8. Quien escucha estas palabras de san Agustín, no puede menos de ver en ellas una fuente de la inspiración del magisterio del Papa Benedicto, de sus cartas encíclicas, sobre todo de la última. San Pablo y San Agustín guían e iluminan su magisterio, y a los tres la misma fuente de luz: Jesucristo. Dice, en efecto, el Papa: “Sólo el acontecimiento, el encuentro fuerte con Cristo, es la clave para entender lo que sucedió (en Saulo): muerte y resurrección, renovación por parte de Aquel que se había revelado y había hablado con él. En este sentido más profundo podemos hablar de conversión. Este encuentro es una renovación real que cambió todos sus parámetros. Ahora puede decir que, lo que para él era antes esencial y fundamental, ahora se ha convertido en ‘basura’; ya no es ganancia sino pérdida, ahora sólo cuenta la vida en Cristo” (Catequesis: 3 Sept. 08). Es la acción misteriosa y maravillosa de la gracia de Dios en el corazón del hombre, que no pueden comprender y menos explicar los sicólogos ni parecidos. Esto mismo lo podemos afirmar de san Agustín. Murió pobre, con la amenaza de los bárbaros encima, recitando los siete salmos penitenciales, dedicado hasta el final al servicio de la Iglesia y de sus bereberes.

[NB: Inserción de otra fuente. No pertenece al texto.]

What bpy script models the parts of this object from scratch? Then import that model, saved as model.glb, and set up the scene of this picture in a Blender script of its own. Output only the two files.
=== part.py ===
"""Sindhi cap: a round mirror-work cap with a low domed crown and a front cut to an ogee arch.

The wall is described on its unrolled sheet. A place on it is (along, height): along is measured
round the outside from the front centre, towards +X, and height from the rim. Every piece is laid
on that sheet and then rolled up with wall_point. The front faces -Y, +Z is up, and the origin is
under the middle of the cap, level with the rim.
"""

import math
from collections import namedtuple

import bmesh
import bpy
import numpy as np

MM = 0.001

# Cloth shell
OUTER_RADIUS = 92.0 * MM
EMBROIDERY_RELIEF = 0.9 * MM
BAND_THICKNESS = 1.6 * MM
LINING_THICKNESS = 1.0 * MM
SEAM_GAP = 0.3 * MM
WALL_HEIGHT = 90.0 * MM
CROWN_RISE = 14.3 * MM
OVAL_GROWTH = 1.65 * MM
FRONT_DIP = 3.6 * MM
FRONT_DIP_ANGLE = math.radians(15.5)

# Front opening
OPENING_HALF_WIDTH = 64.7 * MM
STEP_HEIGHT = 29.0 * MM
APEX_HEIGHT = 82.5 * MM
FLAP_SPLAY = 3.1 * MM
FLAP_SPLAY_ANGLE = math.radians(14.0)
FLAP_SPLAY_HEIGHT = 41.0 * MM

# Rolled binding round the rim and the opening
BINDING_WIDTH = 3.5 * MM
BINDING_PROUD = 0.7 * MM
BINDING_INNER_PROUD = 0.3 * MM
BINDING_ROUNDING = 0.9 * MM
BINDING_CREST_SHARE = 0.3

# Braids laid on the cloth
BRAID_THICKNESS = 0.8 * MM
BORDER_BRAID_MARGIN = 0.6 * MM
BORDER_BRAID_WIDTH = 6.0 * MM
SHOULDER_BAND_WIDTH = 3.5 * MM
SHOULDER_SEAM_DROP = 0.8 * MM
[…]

9. La luz del mundo es Cristo. Nadie más. Sólo él puede iluminar, sólo él puede salvar. El desarrollo y el progreso, acaba de decir el Papa en su encíclica, para que sea verdadero y no se vuelva contra el hombre, tiene que inspirarse y centrarse en Cristo. Esto es lo que no se hace ni quiere hacer, y así se navega fuera de lo real. Dios es lo más real que puede existir, puesto que él es el autor de la realidad, el Creador de todo lo que existe. Sólo quien cree en Dios puede comprender la realidad. Por Cristo fueron hechas todas las cosas, él es el Salvador de todo lo que estaba perdido y el que tiene que hacer volver todas las cosas al Padre. Para eso fue constituido Cabeza de la Iglesia, para ‘recapitular’ todo en bajo Cristo. Nosotros, los católicos, para eso fuimos llamados a la fe en la Iglesia, para ser “luz en el Señor”. La luz que iluminó a Saulo y lo convirtió en el apóstol Pablo; la luz que iluminó a Agustín y lo hizo maestro y doctor de la Iglesia. Ese mismo Cristo-Luz fue el que nos iluminó en el bautismo, el que nos salió el encuentro, como a Saulo y como a Agustín, por diversos caminos pero con el mismo fin en la fuente bautismal: para que seamos ‘luz en el Señor’. San Pablo, como san Agustín, no fueron transformados con un pensamiento, por una doctrina, por una idea, por un sistema, sino por un acontecimiento, por una persona real, viva y concreta, que se llama Jesús resucitado, el que vive en su Iglesia y sale constantemente a nuestro encuentro en su palabra, en la eucaristía y en el pobre. Pidámosle a San Pablo y a San Agustín la gracia de poder desprendernos las escamas de los ojos y contemplar la Luz para ser, en medio de tantas tinieblas, “luz en el Señor”.